**Supplied entries**.
— Begin —

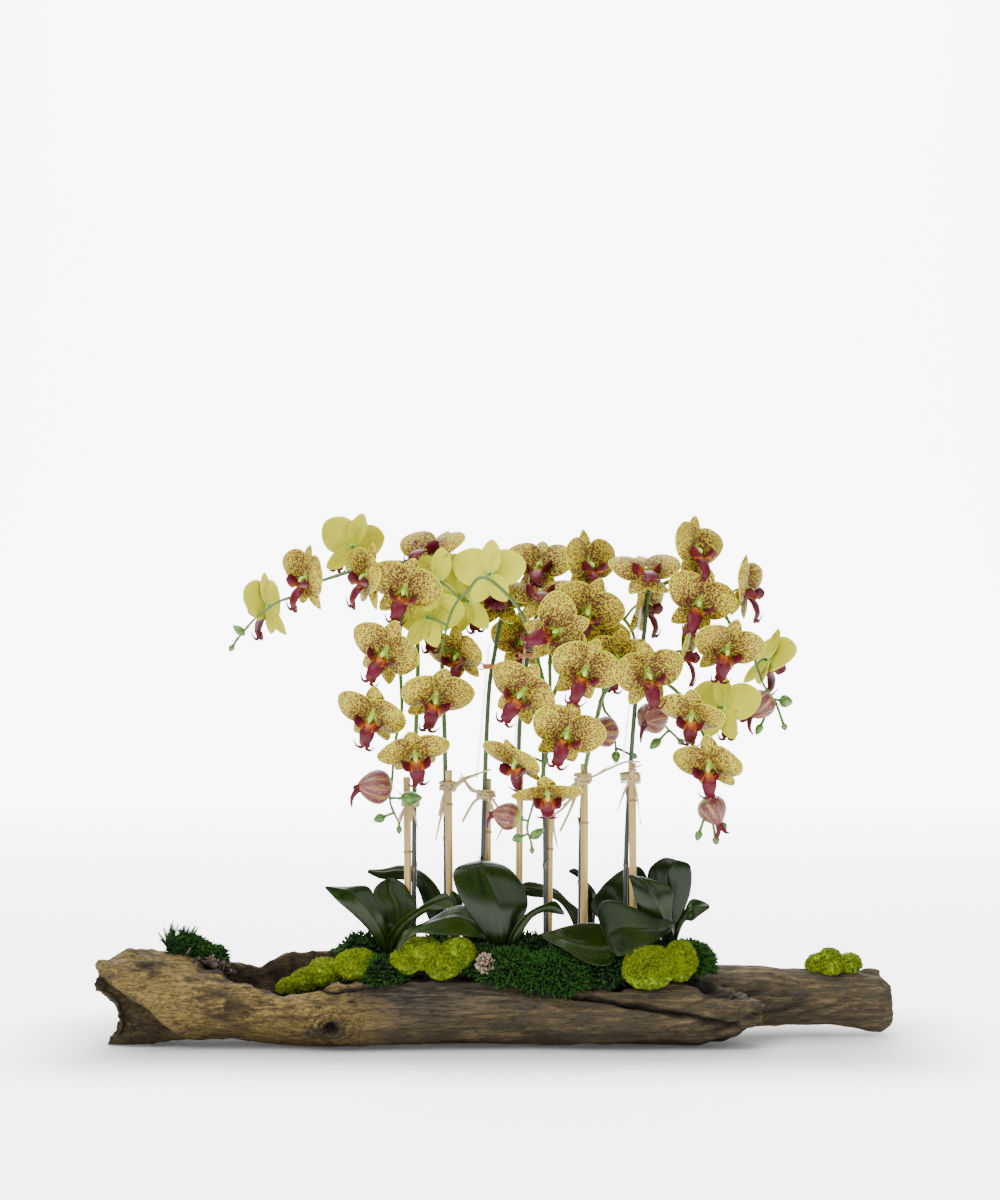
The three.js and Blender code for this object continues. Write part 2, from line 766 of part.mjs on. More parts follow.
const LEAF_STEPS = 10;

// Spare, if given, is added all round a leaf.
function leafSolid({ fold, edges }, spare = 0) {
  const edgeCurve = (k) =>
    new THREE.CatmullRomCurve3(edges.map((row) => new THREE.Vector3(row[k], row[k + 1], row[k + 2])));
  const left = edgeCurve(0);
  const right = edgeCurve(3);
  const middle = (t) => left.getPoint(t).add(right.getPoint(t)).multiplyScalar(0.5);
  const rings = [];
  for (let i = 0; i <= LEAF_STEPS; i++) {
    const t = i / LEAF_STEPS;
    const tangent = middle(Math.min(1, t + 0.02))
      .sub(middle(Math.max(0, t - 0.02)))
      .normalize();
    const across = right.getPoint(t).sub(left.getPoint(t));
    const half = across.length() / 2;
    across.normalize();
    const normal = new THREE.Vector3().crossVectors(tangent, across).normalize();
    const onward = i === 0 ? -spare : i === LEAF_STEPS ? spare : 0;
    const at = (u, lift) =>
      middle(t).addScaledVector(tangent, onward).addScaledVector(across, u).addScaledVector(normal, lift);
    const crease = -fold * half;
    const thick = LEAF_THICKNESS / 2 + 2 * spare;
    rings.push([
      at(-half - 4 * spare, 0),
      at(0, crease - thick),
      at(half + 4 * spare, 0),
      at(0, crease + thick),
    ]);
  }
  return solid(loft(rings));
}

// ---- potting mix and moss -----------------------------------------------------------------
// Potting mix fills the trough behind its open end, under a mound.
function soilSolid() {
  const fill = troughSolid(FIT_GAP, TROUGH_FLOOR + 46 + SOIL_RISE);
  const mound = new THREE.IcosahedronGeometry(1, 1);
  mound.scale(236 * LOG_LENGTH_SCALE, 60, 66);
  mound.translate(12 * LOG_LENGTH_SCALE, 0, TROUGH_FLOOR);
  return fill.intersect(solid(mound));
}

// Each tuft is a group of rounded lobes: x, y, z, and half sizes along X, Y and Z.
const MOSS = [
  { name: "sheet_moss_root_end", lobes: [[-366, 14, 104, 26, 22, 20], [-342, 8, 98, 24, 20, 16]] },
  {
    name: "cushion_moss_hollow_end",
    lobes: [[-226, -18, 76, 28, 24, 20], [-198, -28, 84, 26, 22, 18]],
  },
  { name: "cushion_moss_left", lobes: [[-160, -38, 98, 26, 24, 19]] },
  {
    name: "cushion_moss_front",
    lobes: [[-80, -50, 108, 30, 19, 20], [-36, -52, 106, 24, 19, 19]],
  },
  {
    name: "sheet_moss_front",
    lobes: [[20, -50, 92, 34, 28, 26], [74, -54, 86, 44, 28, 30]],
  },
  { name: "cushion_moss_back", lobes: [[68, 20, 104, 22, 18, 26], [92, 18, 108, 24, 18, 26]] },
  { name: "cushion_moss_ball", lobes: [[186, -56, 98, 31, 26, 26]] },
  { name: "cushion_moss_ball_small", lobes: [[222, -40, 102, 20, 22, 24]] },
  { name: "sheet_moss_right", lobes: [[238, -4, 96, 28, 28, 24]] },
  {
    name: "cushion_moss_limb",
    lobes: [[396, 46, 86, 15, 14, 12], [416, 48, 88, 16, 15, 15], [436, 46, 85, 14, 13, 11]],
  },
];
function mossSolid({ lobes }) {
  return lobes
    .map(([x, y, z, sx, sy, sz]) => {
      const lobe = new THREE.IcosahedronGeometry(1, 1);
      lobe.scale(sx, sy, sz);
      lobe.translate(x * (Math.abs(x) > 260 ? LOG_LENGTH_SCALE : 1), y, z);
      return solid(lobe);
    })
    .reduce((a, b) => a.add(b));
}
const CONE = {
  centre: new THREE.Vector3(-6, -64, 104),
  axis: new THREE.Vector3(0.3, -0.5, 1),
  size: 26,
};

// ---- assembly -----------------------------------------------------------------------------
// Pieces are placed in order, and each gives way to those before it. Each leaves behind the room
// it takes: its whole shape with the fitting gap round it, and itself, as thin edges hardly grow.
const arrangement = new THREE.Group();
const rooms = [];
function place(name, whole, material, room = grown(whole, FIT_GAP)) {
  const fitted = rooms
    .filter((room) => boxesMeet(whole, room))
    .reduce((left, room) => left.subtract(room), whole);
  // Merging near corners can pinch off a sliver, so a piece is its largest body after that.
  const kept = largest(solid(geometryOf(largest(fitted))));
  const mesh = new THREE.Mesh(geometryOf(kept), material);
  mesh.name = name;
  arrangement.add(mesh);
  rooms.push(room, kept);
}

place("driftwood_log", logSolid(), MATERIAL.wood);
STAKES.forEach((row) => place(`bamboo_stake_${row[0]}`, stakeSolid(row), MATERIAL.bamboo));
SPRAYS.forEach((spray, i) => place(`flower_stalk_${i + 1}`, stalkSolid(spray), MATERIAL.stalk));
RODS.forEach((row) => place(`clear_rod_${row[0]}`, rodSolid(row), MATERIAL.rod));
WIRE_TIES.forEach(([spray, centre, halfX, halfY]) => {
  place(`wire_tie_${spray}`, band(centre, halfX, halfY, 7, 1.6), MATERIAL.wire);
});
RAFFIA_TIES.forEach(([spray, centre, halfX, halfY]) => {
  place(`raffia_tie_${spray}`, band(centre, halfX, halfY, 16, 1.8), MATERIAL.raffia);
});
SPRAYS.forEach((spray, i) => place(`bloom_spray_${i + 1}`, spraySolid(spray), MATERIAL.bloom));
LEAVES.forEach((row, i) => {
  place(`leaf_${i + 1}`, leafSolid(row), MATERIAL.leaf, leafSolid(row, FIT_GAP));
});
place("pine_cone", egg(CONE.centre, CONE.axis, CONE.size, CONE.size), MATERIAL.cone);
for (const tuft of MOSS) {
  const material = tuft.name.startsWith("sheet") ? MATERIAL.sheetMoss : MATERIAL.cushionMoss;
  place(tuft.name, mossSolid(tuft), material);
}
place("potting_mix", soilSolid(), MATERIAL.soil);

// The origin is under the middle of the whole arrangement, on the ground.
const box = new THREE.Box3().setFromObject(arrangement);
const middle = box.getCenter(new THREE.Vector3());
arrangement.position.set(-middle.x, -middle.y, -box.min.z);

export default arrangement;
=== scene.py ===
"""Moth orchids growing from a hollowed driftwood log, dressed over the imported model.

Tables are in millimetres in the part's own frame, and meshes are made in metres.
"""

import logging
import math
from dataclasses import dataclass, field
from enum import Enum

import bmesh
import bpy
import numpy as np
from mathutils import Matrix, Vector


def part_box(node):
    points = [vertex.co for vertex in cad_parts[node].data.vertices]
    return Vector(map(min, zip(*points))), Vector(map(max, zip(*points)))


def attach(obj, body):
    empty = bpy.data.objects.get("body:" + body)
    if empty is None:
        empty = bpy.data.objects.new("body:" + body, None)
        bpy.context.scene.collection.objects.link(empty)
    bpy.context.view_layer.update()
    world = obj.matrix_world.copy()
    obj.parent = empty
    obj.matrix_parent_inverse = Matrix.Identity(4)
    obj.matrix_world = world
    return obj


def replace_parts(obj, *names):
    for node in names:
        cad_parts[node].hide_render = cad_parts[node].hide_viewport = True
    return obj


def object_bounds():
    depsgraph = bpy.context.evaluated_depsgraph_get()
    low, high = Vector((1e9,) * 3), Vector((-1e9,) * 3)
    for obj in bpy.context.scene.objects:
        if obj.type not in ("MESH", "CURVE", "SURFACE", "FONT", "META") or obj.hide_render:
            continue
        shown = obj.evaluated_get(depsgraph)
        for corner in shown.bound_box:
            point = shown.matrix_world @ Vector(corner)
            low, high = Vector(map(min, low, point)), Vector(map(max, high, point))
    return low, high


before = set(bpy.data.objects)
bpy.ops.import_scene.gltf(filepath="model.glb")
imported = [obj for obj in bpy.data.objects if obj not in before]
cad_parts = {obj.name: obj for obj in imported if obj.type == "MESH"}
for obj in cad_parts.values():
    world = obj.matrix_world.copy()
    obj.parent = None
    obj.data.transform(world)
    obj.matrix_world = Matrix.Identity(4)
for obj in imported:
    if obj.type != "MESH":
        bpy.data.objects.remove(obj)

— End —
— Begin —

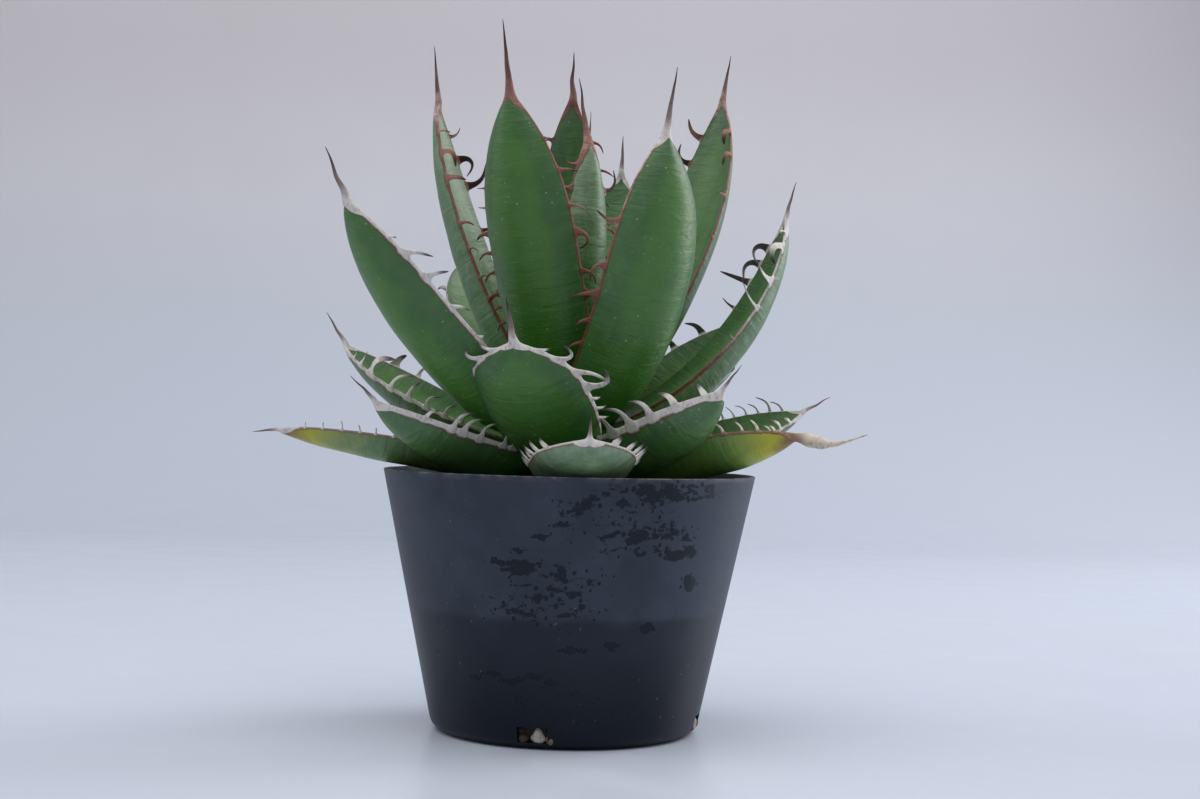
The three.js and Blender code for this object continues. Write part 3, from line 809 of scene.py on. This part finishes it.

— End —
— Begin —

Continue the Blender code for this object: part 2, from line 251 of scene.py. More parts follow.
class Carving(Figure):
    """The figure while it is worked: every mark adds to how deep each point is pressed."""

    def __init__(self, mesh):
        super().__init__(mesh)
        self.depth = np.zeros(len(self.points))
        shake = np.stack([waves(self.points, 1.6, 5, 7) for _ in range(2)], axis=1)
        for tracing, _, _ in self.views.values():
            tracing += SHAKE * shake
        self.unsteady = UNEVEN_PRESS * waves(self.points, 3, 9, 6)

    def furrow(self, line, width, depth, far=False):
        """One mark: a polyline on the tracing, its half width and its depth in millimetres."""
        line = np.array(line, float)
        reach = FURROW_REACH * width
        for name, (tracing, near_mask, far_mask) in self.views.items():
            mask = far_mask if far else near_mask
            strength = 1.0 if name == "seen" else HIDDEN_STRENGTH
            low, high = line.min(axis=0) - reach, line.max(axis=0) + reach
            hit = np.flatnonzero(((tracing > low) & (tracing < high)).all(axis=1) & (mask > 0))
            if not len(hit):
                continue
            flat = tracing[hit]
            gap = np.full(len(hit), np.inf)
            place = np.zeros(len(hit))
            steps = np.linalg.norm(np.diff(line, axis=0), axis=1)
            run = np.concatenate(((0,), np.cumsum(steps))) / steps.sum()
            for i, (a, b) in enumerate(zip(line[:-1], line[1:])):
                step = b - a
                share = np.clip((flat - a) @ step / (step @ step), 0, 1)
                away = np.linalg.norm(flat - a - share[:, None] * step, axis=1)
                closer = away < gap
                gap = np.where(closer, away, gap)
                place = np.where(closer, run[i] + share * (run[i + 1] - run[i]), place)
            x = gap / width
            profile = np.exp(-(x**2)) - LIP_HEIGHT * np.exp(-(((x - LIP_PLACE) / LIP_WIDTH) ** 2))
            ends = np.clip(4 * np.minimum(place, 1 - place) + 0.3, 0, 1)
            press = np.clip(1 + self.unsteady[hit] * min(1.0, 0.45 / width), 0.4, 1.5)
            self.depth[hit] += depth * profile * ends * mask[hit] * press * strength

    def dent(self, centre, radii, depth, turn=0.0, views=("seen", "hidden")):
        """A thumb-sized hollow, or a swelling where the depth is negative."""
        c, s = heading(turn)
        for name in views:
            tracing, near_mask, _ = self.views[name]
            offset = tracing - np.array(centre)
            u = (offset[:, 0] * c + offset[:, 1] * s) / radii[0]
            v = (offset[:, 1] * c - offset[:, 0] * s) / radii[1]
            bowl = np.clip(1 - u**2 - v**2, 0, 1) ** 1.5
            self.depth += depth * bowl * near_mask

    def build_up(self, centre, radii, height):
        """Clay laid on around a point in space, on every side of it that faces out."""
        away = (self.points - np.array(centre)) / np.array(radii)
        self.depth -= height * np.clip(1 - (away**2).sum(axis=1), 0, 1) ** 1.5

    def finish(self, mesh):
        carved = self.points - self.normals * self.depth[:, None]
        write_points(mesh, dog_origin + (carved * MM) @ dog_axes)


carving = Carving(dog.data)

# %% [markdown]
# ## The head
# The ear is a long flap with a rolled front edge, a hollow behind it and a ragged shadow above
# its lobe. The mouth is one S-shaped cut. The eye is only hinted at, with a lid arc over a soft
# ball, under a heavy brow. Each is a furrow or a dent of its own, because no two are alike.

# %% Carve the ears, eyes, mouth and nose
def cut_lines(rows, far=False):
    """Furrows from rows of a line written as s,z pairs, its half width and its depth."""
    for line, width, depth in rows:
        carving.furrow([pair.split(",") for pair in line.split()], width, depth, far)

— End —

**Written task**.
Quote nothing but the lines that run from the line containing "on the ground." through the line containing "in imported if", keeping both of them word for word.

**Exercise result**.
// The origin is under the middle of the whole arrangement, on the ground.
const box = new THREE.Box3().setFromObject(arrangement);
const middle = box.getCenter(new THREE.Vector3());
arrangement.position.set(-middle.x, -middle.y, -box.min.z);

export default arrangement;
=== scene.py ===
"""Moth orchids growing from a hollowed driftwood log, dressed over the imported model.

Tables are in millimetres in the part's own frame, and meshes are made in metres.
"""

import logging
import math
from dataclasses import dataclass, field
from enum import Enum

import bmesh
import bpy
import numpy as np
from mathutils import Matrix, Vector


def part_box(node):
    points = [vertex.co for vertex in cad_parts[node].data.vertices]
    return Vector(map(min, zip(*points))), Vector(map(max, zip(*points)))


def attach(obj, body):
    empty = bpy.data.objects.get("body:" + body)
    if empty is None:
        empty = bpy.data.objects.new("body:" + body, None)
        bpy.context.scene.collection.objects.link(empty)
    bpy.context.view_layer.update()
    world = obj.matrix_world.copy()
    obj.parent = empty
    obj.matrix_parent_inverse = Matrix.Identity(4)
    obj.matrix_world = world
    return obj


def replace_parts(obj, *names):
    for node in names:
        cad_parts[node].hide_render = cad_parts[node].hide_viewport = True
    return obj


def object_bounds():
    depsgraph = bpy.context.evaluated_depsgraph_get()
    low, high = Vector((1e9,) * 3), Vector((-1e9,) * 3)
    for obj in bpy.context.scene.objects:
        if obj.type not in ("MESH", "CURVE", "SURFACE", "FONT", "META") or obj.hide_render:
            continue
        shown = obj.evaluated_get(depsgraph)
        for corner in shown.bound_box:
            point = shown.matrix_world @ Vector(corner)
            low, high = Vector(map(min, low, point)), Vector(map(max, high, point))
    return low, high


before = set(bpy.data.objects)
bpy.ops.import_scene.gltf(filepath="model.glb")
imported = [obj for obj in bpy.data.objects if obj not in before]
cad_parts = {obj.name: obj for obj in imported if obj.type == "MESH"}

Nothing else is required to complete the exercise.